* _Data extract_:
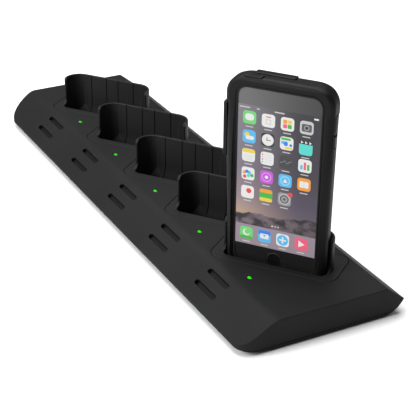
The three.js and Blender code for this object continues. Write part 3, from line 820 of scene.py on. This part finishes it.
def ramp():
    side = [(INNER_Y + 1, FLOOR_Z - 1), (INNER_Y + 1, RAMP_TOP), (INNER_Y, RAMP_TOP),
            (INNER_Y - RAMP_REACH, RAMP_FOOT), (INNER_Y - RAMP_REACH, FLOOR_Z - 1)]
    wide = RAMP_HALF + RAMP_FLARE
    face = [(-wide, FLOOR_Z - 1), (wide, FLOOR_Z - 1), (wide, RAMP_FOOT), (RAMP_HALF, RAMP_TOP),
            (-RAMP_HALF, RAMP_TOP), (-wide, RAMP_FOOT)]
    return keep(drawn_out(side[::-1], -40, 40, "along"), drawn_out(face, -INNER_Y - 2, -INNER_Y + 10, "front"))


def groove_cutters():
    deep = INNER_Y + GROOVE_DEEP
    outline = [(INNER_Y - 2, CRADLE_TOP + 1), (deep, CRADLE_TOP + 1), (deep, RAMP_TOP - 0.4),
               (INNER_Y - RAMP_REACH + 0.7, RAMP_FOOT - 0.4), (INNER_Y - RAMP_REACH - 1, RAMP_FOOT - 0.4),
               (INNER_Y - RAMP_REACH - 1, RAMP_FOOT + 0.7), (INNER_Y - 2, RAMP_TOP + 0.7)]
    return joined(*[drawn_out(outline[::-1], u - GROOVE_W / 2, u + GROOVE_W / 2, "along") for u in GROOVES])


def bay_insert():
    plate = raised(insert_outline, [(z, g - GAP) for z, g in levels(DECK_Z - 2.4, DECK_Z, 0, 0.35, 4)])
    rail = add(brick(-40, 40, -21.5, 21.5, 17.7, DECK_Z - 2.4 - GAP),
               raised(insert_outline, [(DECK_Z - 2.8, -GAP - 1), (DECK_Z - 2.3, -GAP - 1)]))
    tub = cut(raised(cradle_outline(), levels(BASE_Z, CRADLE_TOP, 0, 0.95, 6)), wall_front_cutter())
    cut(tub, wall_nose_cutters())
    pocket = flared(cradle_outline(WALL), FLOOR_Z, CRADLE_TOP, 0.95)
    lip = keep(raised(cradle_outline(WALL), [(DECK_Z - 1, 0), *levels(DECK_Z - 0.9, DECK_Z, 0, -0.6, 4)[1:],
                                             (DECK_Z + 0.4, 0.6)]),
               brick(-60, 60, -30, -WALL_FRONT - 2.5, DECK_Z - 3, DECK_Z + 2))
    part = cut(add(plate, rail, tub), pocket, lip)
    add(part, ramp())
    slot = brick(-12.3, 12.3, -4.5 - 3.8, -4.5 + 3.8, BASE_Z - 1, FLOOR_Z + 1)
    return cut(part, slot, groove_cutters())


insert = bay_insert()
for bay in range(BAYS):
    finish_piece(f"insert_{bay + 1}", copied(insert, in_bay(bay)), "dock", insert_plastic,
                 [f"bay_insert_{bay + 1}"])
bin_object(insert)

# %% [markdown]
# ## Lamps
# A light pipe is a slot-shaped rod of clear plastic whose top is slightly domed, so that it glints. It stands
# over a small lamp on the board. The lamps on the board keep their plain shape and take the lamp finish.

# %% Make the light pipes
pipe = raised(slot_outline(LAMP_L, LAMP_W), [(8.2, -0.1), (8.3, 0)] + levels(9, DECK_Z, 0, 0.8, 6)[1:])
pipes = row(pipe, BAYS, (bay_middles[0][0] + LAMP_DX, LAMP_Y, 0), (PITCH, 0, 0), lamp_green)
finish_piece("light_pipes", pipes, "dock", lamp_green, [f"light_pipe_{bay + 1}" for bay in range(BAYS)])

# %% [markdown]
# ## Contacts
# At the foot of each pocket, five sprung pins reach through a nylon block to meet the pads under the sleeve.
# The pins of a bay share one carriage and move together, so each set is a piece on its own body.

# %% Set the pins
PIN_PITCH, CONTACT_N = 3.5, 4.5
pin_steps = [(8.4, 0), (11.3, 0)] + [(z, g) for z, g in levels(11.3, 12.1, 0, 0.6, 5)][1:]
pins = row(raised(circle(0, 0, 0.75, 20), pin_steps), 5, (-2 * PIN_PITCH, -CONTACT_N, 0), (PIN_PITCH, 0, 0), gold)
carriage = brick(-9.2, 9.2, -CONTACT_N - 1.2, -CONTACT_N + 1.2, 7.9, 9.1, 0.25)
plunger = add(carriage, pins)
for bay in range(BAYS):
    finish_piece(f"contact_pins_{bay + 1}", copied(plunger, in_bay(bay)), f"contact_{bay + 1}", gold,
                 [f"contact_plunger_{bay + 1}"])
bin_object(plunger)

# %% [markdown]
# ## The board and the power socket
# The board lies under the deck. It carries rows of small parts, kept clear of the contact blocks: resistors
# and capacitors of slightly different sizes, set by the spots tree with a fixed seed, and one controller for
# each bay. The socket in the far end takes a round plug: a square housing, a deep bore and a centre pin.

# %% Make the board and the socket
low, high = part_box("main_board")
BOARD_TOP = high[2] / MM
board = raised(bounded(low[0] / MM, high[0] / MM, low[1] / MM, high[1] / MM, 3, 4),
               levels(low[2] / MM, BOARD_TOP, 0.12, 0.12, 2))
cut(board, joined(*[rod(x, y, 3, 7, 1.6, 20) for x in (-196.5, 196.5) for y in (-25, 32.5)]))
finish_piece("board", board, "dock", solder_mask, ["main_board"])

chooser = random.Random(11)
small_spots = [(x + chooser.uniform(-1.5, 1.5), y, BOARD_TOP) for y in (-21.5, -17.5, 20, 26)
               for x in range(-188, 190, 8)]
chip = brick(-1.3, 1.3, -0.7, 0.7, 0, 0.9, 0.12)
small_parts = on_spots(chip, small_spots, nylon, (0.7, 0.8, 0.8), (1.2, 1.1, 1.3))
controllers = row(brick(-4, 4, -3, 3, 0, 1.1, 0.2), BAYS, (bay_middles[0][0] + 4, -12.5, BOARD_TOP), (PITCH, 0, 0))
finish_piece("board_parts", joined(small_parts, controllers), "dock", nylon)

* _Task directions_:
Make an exact copy of every line in the data.

* _Written reply_:
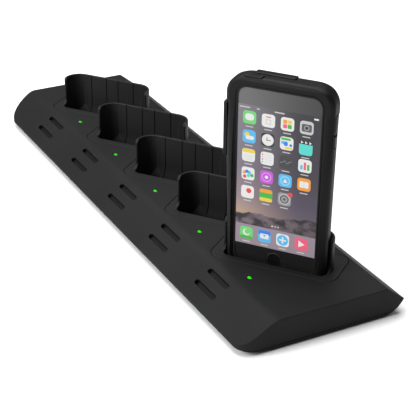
The three.js and Blender code for this object continues. Write part 3, from line 820 of scene.py on. This part finishes it.
def ramp():
    side = [(INNER_Y + 1, FLOOR_Z - 1), (INNER_Y + 1, RAMP_TOP), (INNER_Y, RAMP_TOP),
            (INNER_Y - RAMP_REACH, RAMP_FOOT), (INNER_Y - RAMP_REACH, FLOOR_Z - 1)]
    wide = RAMP_HALF + RAMP_FLARE
    face = [(-wide, FLOOR_Z - 1), (wide, FLOOR_Z - 1), (wide, RAMP_FOOT), (RAMP_HALF, RAMP_TOP),
            (-RAMP_HALF, RAMP_TOP), (-wide, RAMP_FOOT)]
    return keep(drawn_out(side[::-1], -40, 40, "along"), drawn_out(face, -INNER_Y - 2, -INNER_Y + 10, "front"))


def groove_cutters():
    deep = INNER_Y + GROOVE_DEEP
    outline = [(INNER_Y - 2, CRADLE_TOP + 1), (deep, CRADLE_TOP + 1), (deep, RAMP_TOP - 0.4),
               (INNER_Y - RAMP_REACH + 0.7, RAMP_FOOT - 0.4), (INNER_Y - RAMP_REACH - 1, RAMP_FOOT - 0.4),
               (INNER_Y - RAMP_REACH - 1, RAMP_FOOT + 0.7), (INNER_Y - 2, RAMP_TOP + 0.7)]
    return joined(*[drawn_out(outline[::-1], u - GROOVE_W / 2, u + GROOVE_W / 2, "along") for u in GROOVES])


def bay_insert():
    plate = raised(insert_outline, [(z, g - GAP) for z, g in levels(DECK_Z - 2.4, DECK_Z, 0, 0.35, 4)])
    rail = add(brick(-40, 40, -21.5, 21.5, 17.7, DECK_Z - 2.4 - GAP),
               raised(insert_outline, [(DECK_Z - 2.8, -GAP - 1), (DECK_Z - 2.3, -GAP - 1)]))
    tub = cut(raised(cradle_outline(), levels(BASE_Z, CRADLE_TOP, 0, 0.95, 6)), wall_front_cutter())
    cut(tub, wall_nose_cutters())
    pocket = flared(cradle_outline(WALL), FLOOR_Z, CRADLE_TOP, 0.95)
    lip = keep(raised(cradle_outline(WALL), [(DECK_Z - 1, 0), *levels(DECK_Z - 0.9, DECK_Z, 0, -0.6, 4)[1:],
                                             (DECK_Z + 0.4, 0.6)]),
               brick(-60, 60, -30, -WALL_FRONT - 2.5, DECK_Z - 3, DECK_Z + 2))
    part = cut(add(plate, rail, tub), pocket, lip)
    add(part, ramp())
    slot = brick(-12.3, 12.3, -4.5 - 3.8, -4.5 + 3.8, BASE_Z - 1, FLOOR_Z + 1)
    return cut(part, slot, groove_cutters())


insert = bay_insert()
for bay in range(BAYS):
    finish_piece(f"insert_{bay + 1}", copied(insert, in_bay(bay)), "dock", insert_plastic,
                 [f"bay_insert_{bay + 1}"])
bin_object(insert)

# %% [markdown]
# ## Lamps
# A light pipe is a slot-shaped rod of clear plastic whose top is slightly domed, so that it glints. It stands
# over a small lamp on the board. The lamps on the board keep their plain shape and take the lamp finish.

# %% Make the light pipes
pipe = raised(slot_outline(LAMP_L, LAMP_W), [(8.2, -0.1), (8.3, 0)] + levels(9, DECK_Z, 0, 0.8, 6)[1:])
pipes = row(pipe, BAYS, (bay_middles[0][0] + LAMP_DX, LAMP_Y, 0), (PITCH, 0, 0), lamp_green)
finish_piece("light_pipes", pipes, "dock", lamp_green, [f"light_pipe_{bay + 1}" for bay in range(BAYS)])

# %% [markdown]
# ## Contacts
# At the foot of each pocket, five sprung pins reach through a nylon block to meet the pads under the sleeve.
# The pins of a bay share one carriage and move together, so each set is a piece on its own body.

# %% Set the pins
PIN_PITCH, CONTACT_N = 3.5, 4.5
pin_steps = [(8.4, 0), (11.3, 0)] + [(z, g) for z, g in levels(11.3, 12.1, 0, 0.6, 5)][1:]
pins = row(raised(circle(0, 0, 0.75, 20), pin_steps), 5, (-2 * PIN_PITCH, -CONTACT_N, 0), (PIN_PITCH, 0, 0), gold)
carriage = brick(-9.2, 9.2, -CONTACT_N - 1.2, -CONTACT_N + 1.2, 7.9, 9.1, 0.25)
plunger = add(carriage, pins)
for bay in range(BAYS):
    finish_piece(f"contact_pins_{bay + 1}", copied(plunger, in_bay(bay)), f"contact_{bay + 1}", gold,
                 [f"contact_plunger_{bay + 1}"])
bin_object(plunger)

# %% [markdown]
# ## The board and the power socket
# The board lies under the deck. It carries rows of small parts, kept clear of the contact blocks: resistors
# and capacitors of slightly different sizes, set by the spots tree with a fixed seed, and one controller for
# each bay. The socket in the far end takes a round plug: a square housing, a deep bore and a centre pin.

# %% Make the board and the socket
low, high = part_box("main_board")
BOARD_TOP = high[2] / MM
board = raised(bounded(low[0] / MM, high[0] / MM, low[1] / MM, high[1] / MM, 3, 4),
               levels(low[2] / MM, BOARD_TOP, 0.12, 0.12, 2))
cut(board, joined(*[rod(x, y, 3, 7, 1.6, 20) for x in (-196.5, 196.5) for y in (-25, 32.5)]))
finish_piece("board", board, "dock", solder_mask, ["main_board"])

chooser = random.Random(11)
small_spots = [(x + chooser.uniform(-1.5, 1.5), y, BOARD_TOP) for y in (-21.5, -17.5, 20, 26)
               for x in range(-188, 190, 8)]
chip = brick(-1.3, 1.3, -0.7, 0.7, 0, 0.9, 0.12)
small_parts = on_spots(chip, small_spots, nylon, (0.7, 0.8, 0.8), (1.2, 1.1, 1.3))
controllers = row(brick(-4, 4, -3, 3, 0, 1.1, 0.2), BAYS, (bay_middles[0][0] + 4, -12.5, BOARD_TOP), (PITCH, 0, 0))
finish_piece("board_parts", joined(small_parts, controllers), "dock", nylon)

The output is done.